A few weeks ago, I had to the pleasure of taping a guest segment for Niqitsiat, a cooking show that is filmed and produced here in Iqaluit. Niqitsiat aims to showcase Inuit foods and is hosted by the charismatic Rebecca Veevee. If you haven't seen the show on APTN, you can stream some of the episodes online. Check out the link below if you want to know what to do with a fresh caribou head.
So how did I come to be involved with Niqitsiat? Well, one of the show's producers, Sylvia Cloutier, was looking for people to share recipes for international dishes made with country food. I answered the call, with a tuktu (caribou) samosa recipe.
Originally, Sylvia and I had planned to make the samosas with ground umingmak (muskox), but were unable to find any in Iqaluit. We used chopped up tuktu instead, though you could also substitute with ground beef or lamb, or make the entire recipe with just potatoes. But if you have access to hunted meat, please, try this recipe! The richness of game meat pairs so well with South Asian flavours and spices. My mouth is watering at the memory.
Tuktu Samosa Recipe
For the crust:
1 1/2 cups all-purpose flour 3/4 tsp salt 1/4 tsp fennel seeds 1/4 tsp coriander seeds 2 tbsp oil 1/4 cup + 2 tbsp waterbsp
For the filling:
1 lb ground or chopped tuktu 1/2 lb potatoes, boiled and cubed 1 tsp coriander seeds 1 tsp fennel seeds 1 tsp curry powder 1 tsp cumin powder 1/2 tsp sugar 1 tsp salt 1 hot chilli, minced 1 tbsp lime juice 2-3 tbsp oil 1/2 cup frozen peas
To make the dough, combine flour and salt in a bowl. Add oil and work into flour mixture; you want to really press the oil into the flour to create a flaky dough.
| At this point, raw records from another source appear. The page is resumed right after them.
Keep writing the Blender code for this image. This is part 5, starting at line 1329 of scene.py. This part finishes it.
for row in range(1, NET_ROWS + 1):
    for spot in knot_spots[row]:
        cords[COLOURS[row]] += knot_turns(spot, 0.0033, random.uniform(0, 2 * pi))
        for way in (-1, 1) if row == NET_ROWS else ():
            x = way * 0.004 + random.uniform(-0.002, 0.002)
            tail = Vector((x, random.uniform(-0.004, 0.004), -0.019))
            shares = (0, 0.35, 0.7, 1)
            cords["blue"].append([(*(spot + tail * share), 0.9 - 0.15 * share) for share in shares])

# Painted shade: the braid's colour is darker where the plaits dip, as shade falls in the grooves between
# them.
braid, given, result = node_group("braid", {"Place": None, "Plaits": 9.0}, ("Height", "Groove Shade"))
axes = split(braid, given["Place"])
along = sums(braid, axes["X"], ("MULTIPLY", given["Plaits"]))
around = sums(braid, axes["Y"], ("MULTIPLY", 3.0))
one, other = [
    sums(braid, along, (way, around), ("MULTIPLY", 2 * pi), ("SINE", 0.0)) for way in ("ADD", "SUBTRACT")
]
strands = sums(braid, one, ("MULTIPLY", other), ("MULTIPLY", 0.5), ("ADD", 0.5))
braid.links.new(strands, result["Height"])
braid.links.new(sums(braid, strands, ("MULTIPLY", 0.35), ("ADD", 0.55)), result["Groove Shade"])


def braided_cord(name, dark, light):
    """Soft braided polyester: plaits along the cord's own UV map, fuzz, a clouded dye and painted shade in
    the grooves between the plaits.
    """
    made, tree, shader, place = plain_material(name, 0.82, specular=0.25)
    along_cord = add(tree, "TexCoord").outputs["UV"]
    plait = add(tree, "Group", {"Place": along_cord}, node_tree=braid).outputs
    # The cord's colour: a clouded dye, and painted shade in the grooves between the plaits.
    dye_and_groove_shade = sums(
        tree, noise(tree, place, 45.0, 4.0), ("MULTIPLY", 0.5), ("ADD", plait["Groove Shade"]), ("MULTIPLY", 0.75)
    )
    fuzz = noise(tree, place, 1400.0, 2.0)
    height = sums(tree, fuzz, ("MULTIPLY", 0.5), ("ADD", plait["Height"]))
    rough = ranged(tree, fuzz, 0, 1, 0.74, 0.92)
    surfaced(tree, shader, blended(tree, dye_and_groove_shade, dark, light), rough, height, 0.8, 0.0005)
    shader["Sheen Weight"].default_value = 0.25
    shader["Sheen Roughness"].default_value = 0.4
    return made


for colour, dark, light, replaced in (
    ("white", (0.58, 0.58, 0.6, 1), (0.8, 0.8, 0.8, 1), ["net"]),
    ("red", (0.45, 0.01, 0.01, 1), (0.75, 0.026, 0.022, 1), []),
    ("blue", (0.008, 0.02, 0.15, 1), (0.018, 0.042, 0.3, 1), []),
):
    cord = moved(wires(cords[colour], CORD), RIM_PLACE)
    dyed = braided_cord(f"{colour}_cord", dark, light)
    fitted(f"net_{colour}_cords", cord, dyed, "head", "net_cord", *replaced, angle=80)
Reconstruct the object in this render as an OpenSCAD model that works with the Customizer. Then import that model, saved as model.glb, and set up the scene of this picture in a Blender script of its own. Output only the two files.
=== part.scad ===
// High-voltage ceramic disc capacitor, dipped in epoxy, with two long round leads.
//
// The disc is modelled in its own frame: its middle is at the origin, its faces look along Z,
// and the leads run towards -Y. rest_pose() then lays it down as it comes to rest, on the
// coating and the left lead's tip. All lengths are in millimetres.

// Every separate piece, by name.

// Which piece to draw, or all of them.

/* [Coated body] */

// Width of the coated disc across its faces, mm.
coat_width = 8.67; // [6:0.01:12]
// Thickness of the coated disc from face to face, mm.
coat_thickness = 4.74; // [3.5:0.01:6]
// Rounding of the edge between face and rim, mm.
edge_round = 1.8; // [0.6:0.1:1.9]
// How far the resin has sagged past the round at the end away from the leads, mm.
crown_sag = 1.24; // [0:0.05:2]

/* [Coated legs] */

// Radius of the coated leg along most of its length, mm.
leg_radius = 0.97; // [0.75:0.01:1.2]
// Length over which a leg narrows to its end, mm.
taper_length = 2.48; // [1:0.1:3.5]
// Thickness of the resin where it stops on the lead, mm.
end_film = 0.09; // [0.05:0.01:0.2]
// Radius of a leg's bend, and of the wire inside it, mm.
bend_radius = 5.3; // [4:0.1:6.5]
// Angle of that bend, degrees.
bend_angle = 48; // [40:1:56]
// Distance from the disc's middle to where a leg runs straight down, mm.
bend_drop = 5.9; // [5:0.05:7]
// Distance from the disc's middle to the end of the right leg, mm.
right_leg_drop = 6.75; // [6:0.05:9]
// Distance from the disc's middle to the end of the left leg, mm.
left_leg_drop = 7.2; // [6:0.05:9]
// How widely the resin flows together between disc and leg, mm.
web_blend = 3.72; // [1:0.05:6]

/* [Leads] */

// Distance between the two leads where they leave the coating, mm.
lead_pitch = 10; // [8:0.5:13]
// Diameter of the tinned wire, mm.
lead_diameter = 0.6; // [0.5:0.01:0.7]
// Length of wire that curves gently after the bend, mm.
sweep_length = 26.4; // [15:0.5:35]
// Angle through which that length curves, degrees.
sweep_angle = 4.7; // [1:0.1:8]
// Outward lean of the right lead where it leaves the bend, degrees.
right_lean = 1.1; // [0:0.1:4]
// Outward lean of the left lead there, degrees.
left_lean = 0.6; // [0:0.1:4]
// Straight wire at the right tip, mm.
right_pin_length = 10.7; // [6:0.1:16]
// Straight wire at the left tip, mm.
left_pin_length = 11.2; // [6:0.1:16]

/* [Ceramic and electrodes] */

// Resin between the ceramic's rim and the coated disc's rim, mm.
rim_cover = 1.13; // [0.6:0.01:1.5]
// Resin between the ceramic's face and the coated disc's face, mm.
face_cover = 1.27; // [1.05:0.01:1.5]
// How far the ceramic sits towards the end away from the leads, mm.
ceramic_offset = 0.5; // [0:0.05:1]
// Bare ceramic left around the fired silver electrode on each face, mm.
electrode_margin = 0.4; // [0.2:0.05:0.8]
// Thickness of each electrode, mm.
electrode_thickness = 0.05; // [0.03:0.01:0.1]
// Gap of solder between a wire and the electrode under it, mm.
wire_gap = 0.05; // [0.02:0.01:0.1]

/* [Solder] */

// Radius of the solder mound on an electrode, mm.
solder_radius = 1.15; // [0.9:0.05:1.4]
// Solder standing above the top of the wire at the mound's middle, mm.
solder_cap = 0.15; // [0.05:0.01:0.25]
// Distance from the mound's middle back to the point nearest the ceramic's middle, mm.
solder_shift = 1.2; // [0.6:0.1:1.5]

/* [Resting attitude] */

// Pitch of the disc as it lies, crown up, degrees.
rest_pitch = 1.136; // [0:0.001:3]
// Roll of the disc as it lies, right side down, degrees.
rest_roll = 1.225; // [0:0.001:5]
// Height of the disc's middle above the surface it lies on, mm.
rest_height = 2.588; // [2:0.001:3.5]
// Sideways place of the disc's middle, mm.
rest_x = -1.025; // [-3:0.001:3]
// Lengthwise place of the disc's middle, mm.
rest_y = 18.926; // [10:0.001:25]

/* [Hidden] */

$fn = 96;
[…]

Once all the flour and oil is incorporated, add in the fennel and coriander seeds and mix together. Add the water and knead into a smooth dough. Wrap the dough in plastic and set aside for 20 minutes.
To make the filling, start by frying all the spices in hot oil for 1-2 minutes. Add in the ground or chopped tuktu plus the chopped chilli and fry until almost fully cooked, about 7-8 minutes. Add the sugar, salt, and cooked potato cubes, and stir to combine. Add the frozen peas and cook until thawed. Drizzle with lime juice and set the tuktu mixture aside. Try not to eat it from the pan.
While the filling is cooling, you can start to roll out the dough for the samosa pockets. Divide the dough into 4 sections; this will make 8 samosas. The steps to making the samosa pockets are listed below, but I highly recommend watching this video by Show Me the Curry - watching someone do it makes it so much easier!
Take one ball of dough and roll it out into on oval shape. Cut the oval shape in half, and use one half to make a cone, sealing the overlapping edge with water. Fill each cone with 2-3 tablespoons of the tuktu mixture, and seal the top with water. Press to ensure there are no tears or leaks.
Fry the stuffed samosas in hot oil until golden brown, about 3-4 minutes on each side. Place on a paper towel to drain off any excess oil, and then serve hot with your choice of chutney or pickles.
Et voila, delicious, homemade samosas, filled with the flavours of the Arctic and South Asia. There are so many other country food fusion ideas I would love to try and share, like caribou coconut curry or hot and sour maaktaq soup. You can be sure that I'll post the recipes when I do, because as Sylvia kept saying as we stole bites of samosa, food is love.